╔══

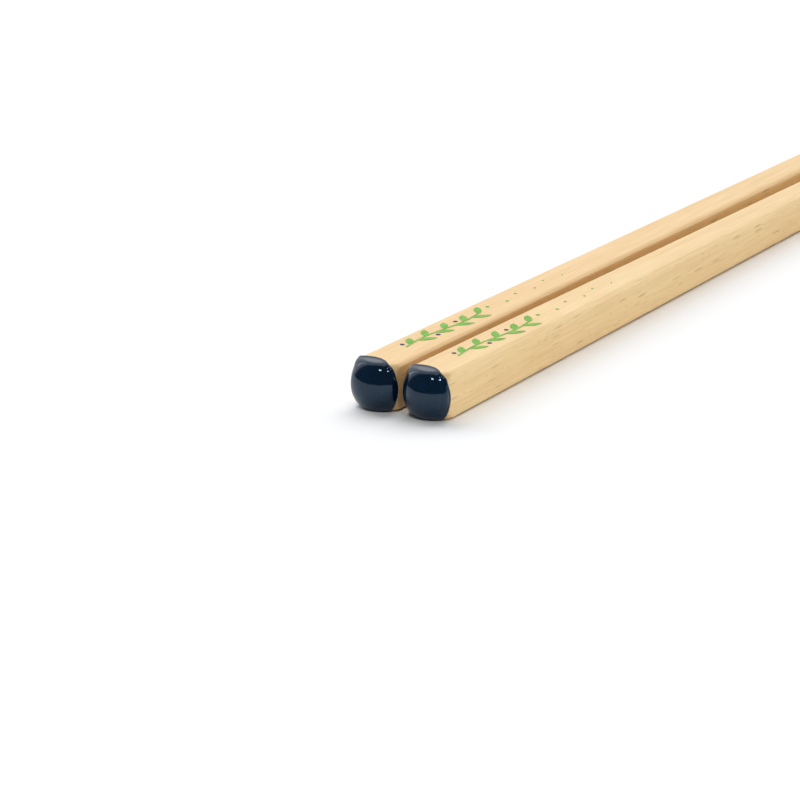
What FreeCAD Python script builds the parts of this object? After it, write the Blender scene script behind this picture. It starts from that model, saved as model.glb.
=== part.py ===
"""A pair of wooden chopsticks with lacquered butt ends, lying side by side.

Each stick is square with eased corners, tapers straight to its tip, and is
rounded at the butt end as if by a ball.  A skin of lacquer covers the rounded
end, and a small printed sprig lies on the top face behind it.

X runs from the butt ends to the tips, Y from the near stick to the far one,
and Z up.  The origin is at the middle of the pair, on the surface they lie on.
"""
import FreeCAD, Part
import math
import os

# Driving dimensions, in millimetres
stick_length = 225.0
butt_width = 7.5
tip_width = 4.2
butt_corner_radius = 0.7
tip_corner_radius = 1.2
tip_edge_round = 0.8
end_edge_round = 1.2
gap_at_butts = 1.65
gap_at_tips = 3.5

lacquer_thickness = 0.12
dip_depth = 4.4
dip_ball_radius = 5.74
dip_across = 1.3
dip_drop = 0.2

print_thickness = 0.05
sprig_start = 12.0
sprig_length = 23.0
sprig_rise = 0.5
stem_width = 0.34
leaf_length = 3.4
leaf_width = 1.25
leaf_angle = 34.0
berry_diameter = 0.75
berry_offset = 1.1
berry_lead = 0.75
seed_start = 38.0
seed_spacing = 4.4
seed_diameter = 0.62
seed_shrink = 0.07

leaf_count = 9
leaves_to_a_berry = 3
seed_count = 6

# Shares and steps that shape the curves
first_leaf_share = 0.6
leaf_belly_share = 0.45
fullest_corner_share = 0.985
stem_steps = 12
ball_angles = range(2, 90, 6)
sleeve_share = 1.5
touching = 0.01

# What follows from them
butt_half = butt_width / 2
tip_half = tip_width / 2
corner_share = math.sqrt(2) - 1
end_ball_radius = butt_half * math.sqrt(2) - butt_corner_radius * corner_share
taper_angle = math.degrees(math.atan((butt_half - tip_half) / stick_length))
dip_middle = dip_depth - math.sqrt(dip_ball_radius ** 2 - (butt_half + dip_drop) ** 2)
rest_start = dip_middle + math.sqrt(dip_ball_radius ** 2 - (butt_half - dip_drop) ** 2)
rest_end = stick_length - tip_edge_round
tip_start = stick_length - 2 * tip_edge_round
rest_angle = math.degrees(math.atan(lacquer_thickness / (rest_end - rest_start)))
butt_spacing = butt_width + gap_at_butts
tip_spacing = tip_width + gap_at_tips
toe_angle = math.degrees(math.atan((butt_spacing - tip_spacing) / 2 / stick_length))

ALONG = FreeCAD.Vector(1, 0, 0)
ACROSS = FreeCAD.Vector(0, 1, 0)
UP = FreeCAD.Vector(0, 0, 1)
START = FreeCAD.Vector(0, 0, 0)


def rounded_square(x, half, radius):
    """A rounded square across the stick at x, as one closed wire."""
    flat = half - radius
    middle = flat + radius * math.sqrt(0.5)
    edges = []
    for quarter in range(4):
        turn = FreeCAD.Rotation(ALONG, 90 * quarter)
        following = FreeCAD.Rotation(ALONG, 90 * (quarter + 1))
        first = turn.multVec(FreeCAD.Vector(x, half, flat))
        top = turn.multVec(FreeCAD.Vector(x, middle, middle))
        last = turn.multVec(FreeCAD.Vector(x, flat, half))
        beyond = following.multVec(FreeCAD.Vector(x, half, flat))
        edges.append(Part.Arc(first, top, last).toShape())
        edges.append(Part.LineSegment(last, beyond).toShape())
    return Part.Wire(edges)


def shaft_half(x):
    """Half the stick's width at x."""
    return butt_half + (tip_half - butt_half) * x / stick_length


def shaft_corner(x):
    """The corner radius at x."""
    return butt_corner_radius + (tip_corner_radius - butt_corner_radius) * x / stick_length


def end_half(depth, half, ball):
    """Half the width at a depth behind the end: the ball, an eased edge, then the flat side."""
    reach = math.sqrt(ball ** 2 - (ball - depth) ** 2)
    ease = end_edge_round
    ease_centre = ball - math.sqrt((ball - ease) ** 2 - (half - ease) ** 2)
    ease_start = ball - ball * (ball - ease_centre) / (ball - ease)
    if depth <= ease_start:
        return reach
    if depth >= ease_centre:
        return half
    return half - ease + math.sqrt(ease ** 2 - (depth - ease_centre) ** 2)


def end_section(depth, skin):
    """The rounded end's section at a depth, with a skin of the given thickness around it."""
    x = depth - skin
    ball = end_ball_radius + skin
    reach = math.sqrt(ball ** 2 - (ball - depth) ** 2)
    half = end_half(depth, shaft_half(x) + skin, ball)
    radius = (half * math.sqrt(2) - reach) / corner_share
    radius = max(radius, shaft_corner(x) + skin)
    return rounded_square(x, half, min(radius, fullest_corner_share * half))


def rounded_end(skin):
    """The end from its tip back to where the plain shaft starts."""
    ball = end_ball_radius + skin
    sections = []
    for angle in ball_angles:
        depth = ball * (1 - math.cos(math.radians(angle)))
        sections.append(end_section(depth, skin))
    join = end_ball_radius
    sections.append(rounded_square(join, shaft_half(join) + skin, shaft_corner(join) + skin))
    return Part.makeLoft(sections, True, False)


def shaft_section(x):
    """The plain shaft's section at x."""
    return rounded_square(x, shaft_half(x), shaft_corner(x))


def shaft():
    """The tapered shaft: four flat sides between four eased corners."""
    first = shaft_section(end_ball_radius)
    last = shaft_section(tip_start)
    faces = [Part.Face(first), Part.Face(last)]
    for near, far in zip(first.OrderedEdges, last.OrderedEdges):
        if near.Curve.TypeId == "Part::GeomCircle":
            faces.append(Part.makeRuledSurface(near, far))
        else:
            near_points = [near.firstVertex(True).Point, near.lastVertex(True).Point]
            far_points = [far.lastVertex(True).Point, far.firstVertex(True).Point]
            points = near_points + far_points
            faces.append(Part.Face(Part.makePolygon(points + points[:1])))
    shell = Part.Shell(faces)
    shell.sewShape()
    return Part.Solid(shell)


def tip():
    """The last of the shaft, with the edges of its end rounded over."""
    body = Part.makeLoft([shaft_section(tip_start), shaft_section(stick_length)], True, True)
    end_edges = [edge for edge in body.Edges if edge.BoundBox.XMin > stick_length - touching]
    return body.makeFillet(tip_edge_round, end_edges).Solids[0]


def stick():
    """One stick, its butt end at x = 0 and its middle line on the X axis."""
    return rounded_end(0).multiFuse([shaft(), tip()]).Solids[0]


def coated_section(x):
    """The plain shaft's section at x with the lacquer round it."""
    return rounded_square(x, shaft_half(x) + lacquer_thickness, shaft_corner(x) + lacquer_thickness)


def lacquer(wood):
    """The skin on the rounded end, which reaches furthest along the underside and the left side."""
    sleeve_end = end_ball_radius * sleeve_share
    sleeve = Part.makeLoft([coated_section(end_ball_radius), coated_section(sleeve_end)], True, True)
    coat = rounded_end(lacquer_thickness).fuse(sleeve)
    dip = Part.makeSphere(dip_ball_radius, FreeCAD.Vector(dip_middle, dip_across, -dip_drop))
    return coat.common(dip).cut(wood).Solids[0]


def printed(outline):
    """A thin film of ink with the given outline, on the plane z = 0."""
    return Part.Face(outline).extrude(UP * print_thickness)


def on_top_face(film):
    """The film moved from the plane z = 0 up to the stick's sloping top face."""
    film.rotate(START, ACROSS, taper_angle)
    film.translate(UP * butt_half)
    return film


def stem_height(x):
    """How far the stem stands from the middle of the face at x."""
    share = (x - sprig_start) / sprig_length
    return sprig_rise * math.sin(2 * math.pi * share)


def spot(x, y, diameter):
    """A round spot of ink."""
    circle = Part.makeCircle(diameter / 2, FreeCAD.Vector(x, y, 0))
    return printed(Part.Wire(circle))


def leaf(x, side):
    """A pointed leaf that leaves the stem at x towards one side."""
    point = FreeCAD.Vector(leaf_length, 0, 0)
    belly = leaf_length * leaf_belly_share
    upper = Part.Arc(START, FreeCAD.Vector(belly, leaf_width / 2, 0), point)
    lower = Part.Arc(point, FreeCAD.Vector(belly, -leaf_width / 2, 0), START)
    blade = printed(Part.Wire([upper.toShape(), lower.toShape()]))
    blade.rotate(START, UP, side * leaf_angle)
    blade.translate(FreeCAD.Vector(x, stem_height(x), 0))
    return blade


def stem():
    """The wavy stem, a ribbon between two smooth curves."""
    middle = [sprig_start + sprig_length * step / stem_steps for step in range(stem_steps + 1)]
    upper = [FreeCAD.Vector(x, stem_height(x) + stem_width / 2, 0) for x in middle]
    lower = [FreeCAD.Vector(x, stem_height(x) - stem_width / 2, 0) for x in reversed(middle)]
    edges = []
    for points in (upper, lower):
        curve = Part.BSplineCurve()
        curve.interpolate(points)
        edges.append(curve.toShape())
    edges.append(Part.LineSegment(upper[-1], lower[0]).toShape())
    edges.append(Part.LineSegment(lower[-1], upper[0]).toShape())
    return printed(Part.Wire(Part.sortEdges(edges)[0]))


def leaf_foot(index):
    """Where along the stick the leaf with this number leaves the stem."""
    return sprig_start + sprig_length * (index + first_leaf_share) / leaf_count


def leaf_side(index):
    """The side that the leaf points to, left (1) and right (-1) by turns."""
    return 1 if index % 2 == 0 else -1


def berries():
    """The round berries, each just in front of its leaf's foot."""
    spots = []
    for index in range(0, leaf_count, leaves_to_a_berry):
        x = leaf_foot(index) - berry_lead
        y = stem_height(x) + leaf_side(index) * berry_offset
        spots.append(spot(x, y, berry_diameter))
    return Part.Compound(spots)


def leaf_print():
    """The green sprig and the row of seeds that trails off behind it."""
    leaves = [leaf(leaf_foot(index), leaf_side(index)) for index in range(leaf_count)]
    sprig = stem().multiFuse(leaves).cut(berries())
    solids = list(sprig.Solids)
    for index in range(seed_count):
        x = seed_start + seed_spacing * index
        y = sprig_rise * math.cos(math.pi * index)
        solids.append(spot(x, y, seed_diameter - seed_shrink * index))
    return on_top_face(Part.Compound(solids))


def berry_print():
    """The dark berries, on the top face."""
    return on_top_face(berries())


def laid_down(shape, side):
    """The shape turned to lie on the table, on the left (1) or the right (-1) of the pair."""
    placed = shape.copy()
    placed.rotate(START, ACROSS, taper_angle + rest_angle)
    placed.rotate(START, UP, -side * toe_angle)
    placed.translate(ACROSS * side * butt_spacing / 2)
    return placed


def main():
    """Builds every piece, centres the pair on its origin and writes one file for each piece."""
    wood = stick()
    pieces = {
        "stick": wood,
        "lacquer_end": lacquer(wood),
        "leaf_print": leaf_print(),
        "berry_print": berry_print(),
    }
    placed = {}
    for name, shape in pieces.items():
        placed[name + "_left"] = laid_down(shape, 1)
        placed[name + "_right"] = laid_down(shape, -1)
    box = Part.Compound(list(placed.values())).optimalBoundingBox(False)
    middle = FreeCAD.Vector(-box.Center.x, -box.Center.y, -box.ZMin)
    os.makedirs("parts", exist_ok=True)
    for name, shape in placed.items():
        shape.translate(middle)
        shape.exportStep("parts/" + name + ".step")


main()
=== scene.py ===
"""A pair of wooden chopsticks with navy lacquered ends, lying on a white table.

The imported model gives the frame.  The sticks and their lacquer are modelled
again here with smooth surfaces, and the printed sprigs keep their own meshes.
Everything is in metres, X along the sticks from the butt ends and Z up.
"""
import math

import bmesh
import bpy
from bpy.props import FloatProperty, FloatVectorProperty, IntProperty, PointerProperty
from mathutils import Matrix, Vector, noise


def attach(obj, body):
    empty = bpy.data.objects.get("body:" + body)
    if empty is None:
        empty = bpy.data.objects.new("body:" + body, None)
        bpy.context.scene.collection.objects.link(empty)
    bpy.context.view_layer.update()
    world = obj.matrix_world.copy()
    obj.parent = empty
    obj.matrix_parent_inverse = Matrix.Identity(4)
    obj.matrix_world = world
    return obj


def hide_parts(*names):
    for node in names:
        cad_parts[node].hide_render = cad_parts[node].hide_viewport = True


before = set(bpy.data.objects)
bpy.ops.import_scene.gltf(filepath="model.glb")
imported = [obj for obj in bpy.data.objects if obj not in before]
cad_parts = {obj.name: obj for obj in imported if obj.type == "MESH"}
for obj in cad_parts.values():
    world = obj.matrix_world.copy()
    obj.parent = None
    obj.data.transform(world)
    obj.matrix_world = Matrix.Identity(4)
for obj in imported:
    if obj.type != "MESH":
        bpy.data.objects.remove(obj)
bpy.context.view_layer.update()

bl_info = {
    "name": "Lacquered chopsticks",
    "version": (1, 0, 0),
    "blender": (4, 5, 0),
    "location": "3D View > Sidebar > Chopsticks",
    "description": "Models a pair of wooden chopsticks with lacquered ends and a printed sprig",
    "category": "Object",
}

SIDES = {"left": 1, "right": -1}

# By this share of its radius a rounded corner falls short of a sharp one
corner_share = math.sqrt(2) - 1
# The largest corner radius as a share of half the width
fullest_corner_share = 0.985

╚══

Goal
Reproduce only the lines from the top of the material through the one bearing "seed_count = 6", each exactly as it stands.

Response for this exercise
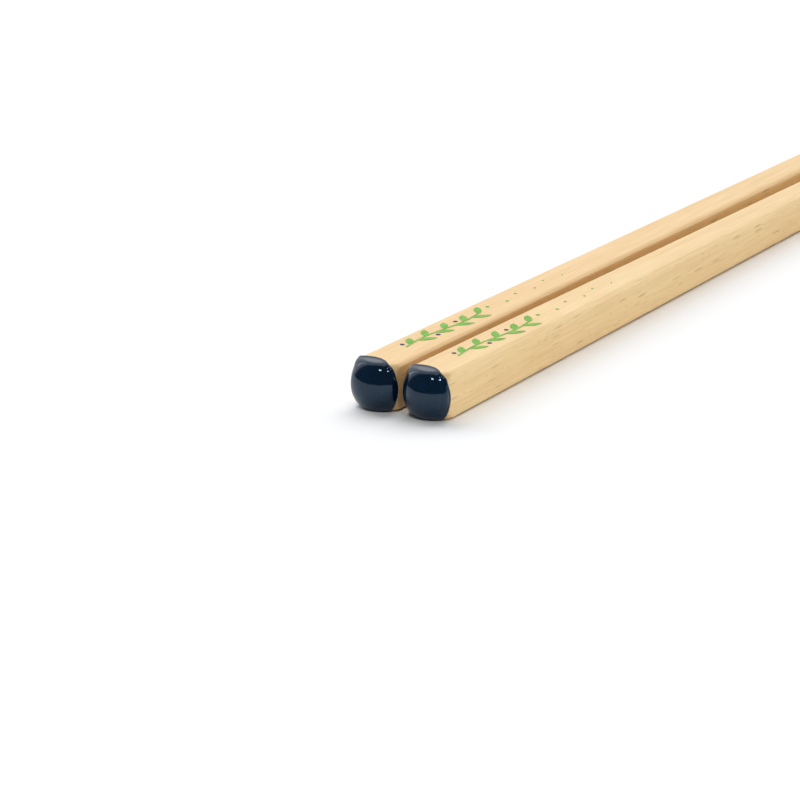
What FreeCAD Python script builds the parts of this object? After it, write the Blender scene script behind this picture. It starts from that model, saved as model.glb.
=== part.py ===
"""A pair of wooden chopsticks with lacquered butt ends, lying side by side.

Each stick is square with eased corners, tapers straight to its tip, and is
rounded at the butt end as if by a ball.  A skin of lacquer covers the rounded
end, and a small printed sprig lies on the top face behind it.

X runs from the butt ends to the tips, Y from the near stick to the far one,
and Z up.  The origin is at the middle of the pair, on the surface they lie on.
"""
import FreeCAD, Part
import math
import os

# Driving dimensions, in millimetres
stick_length = 225.0
butt_width = 7.5
tip_width = 4.2
butt_corner_radius = 0.7
tip_corner_radius = 1.2
tip_edge_round = 0.8
end_edge_round = 1.2
gap_at_butts = 1.65
gap_at_tips = 3.5

lacquer_thickness = 0.12
dip_depth = 4.4
dip_ball_radius = 5.74
dip_across = 1.3
dip_drop = 0.2

print_thickness = 0.05
sprig_start = 12.0
sprig_length = 23.0
sprig_rise = 0.5
stem_width = 0.34
leaf_length = 3.4
leaf_width = 1.25
leaf_angle = 34.0
berry_diameter = 0.75
berry_offset = 1.1
berry_lead = 0.75
seed_start = 38.0
seed_spacing = 4.4
seed_diameter = 0.62
seed_shrink = 0.07

leaf_count = 9
leaves_to_a_berry = 3
seed_count = 6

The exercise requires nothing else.